New Yorker: How St. Augustin Invented Sex

Vor einer Woche ist im New Yorker ein Essay über Augustinus und sein Verständnis von Sexualität erschienen. Albert Mohler hat den Essay in seinem Briefing kommentiert:

This essay by Professor Greenblatt is not only fascinating, it’s also very elegantly written, and it actually is very respectful towards Augustine. It deals with some of the complicated twists and turns of Augustine’s views concerning sin, the gospel, the church, and yes, marriage and sexuality. It’s fairly amazing to open the pages of the New Yorker knowing what this magazine is and find an extended article on Augustine and his theology, to find respectfully and rather accurately presented his engagement with the heresy of the Pelagians, and yes, his understandings of sexuality and marriage. Professor Greenblatt also seems to understand and to respect the fact that Augustine was clearly seeking to ground his understanding of sexuality and marriage within the doctrine of creation and even in what Augustine understood to be a literal interpretation of the book of Genesis.
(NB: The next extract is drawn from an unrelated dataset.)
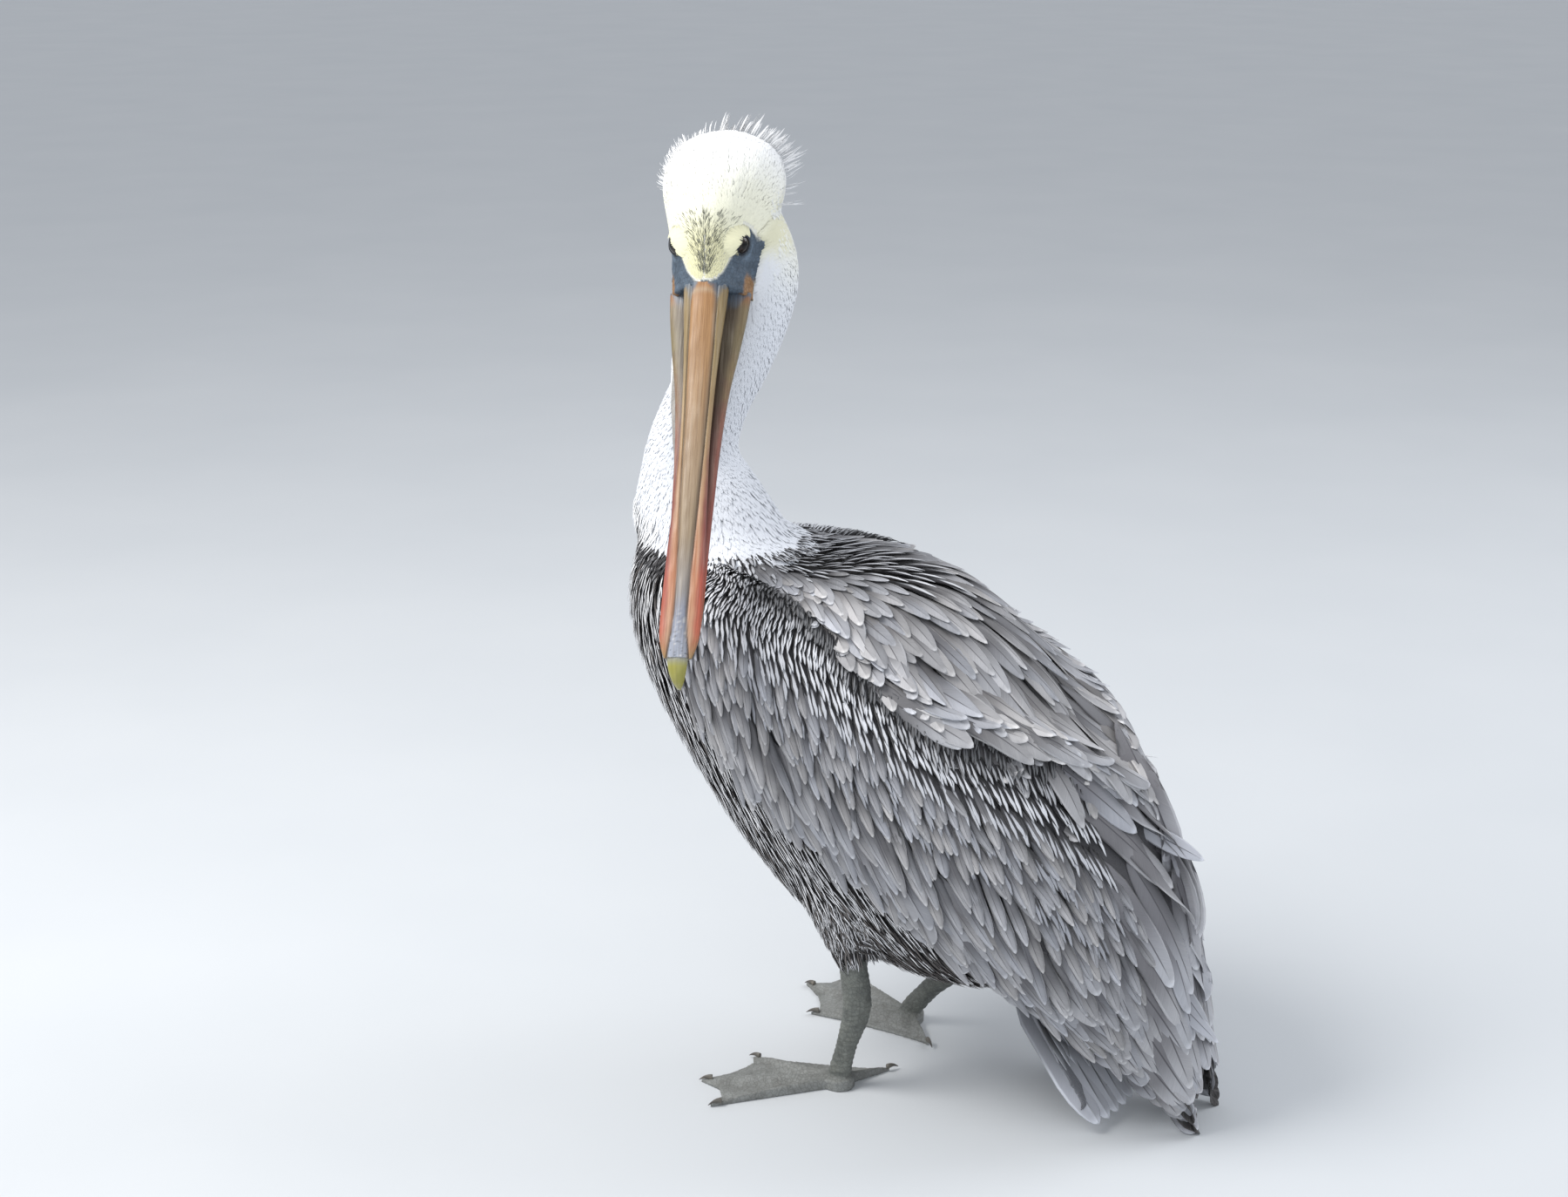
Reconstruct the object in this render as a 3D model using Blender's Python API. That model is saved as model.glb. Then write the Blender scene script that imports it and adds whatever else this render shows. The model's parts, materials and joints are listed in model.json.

Ich kann den aufschlussreichen Essay jedem empfehlen, der sich dafür interessiert, wie Augustinus zu seinen die menschliche Sexualität betreffenden Überzeugungen gekommen ist. Greenblatt zeigt auf, dass es zu einfach gedacht ist, Augustinus einfach nur Lustfeindlichkeit vorzuwerfen:

One day in 370 C.E., a sixteen-year-old boy and his father went to the public baths together in the provincial city of Thagaste, in what is now Algeria. At some point during their visit, the father may have glimpsed that the boy had an involuntary erection, or simply remarked on his recently sprouted pubic hair. Hardly a world-historical event, but the boy was named Augustine, and he went on to shape Christian theology for both Roman Catholics and Protestants, to explore the hidden recesses of the inner life, and to bequeath to all of us the conviction that there is something fundamentally damaged about the entire human species. There has probably been no more important Western thinker in the past fifteen hundred years.